I'll be honest - I was nervous for HOKA. I've been a fan of Nahko & Medicine for the People before they gained much mainstream traction, and hearing that they had signed to a record label, moved to LA, and adopted a bit of a different sound scared me. Why? Partially for selfish reasons: I didn't want them to "sell out" and become "too pop", but also because I was just scared their music would be overproduced and that they'd lose their unique, worldly, spiritual sound that I love so much... I'm so very happy to admit I was completely wrong.

Is HOKA more poppy than their previous releases? Sure. But is that a bad thing? Nope. I'm so proud of MFTP and their success. And as a fellow tribe member said to me recently, so maybe their sound is more "mainstream" on this record... but that means we're spreading the musical medicine even further, to new ears who may not have been fans of their previous releases. And isn't spreading the love the whole point?

"Angels come when you least expect 'em, I've seen some crazy dreams manifested."

Besides a few more radio-friendly sounds and a bit more electric guitar than usual, HOKA also features a softer side of Nahko Bear, with love songs like Tus Pies and We are on Time making me shake and cry at the same dang time. The band is different on this record, with Dustin Thomas doing his thing and traveling the world and Hope Medford becoming a momma and all. Though those two are irreplaceable, the addition of horns, a new drummer, and some smooth bass guitar make for a lovely medley of culture, talents, and vibes, too.

While this album may have some of the most pop Nahko + MFTP has created, it also has some of the most powerful. It's a carefully curated blend of dance inciting rhythmic tunes with heavy, spiritual ballads.
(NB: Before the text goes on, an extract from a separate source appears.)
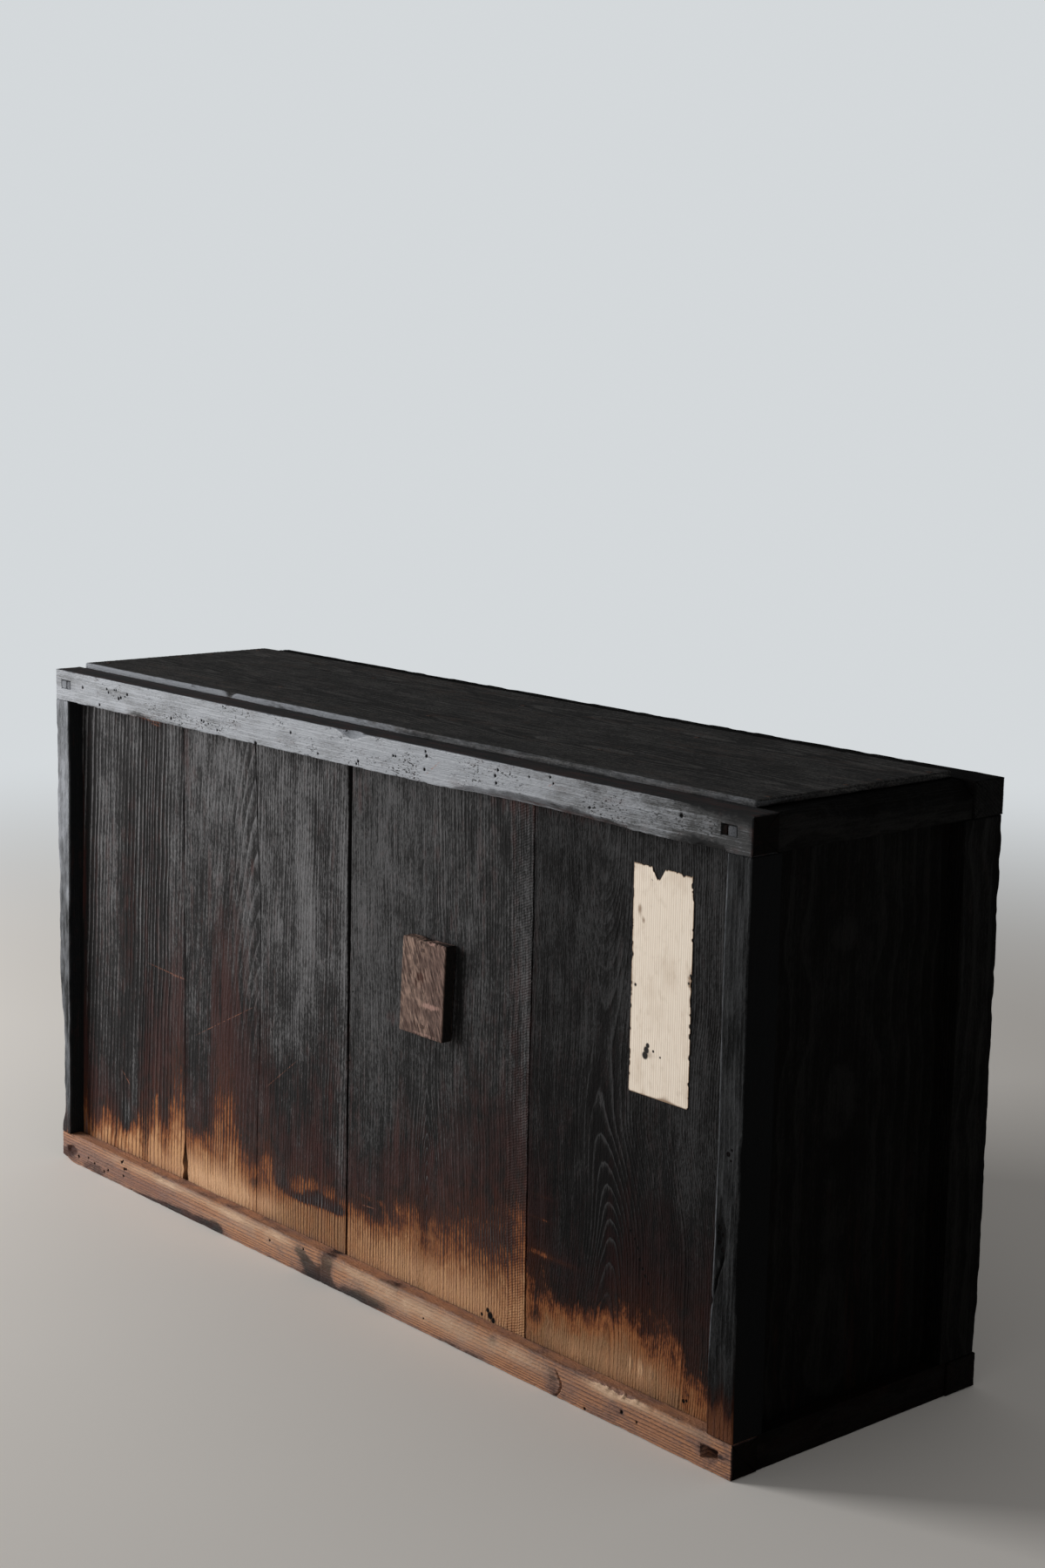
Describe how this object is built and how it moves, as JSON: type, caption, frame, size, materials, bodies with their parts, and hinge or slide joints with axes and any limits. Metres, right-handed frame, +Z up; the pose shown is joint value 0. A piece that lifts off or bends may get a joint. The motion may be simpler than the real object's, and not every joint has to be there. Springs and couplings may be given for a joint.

An early leak, Love Letters to God, stole my heart immediately. Regardless of your faith (me? idk, really) LLTG is an undeniable, inspirational piece of art. The kind that rips your stomach out and tugs at your heart simultaneously...

Now that's what music is supposed to do.

"We are animals, and we cannot be caged - Provoke us to fight, So we burn a little sage and write poetry, wiser than the enemy will ever be."

In addition to the single Make a Change featuring Zella Day, HOKA also boasts features from Trevor Hall, Xavier Rudd, Joseph, & Leah Song of Rising Appalachia. Yeah, he got my favorite voice ever (TH, of course) on this record so that pretty much sealed the deal. Could this song be any more perfect? Seriously. I don't think it's possible.

"I call to the spirit, brother I hear it - union of all things like words on the sky."

If you don't know this about me yet, you'll be probably be interested to learn that I place great faith in my intuition, and listen carefully to the stars. Timing is everything and crazy as I may sound, musical medicine always finds me at the most divine of hours. The hours when I am least faithful, most fearful, and most alone.

Dark as Night found me when Ferguson mourned, when Staten Island couldn't breathe, and when Baltimore burned. No one understood me then, but Warrior People made me strong. Black as Night made me believe we'd do better.

And HOKA found me the weekend two senseless murders occurred. Both, too close to home - a YouTuber and a nightclub. Now, I don't understand enough. And whether intentional or not, both the former (can't breathe cause you're choking out a war in me) and the latter (carry your flag, carry your flag - I got your back) are evident on HOKA.

 I needed this album. You might need it too.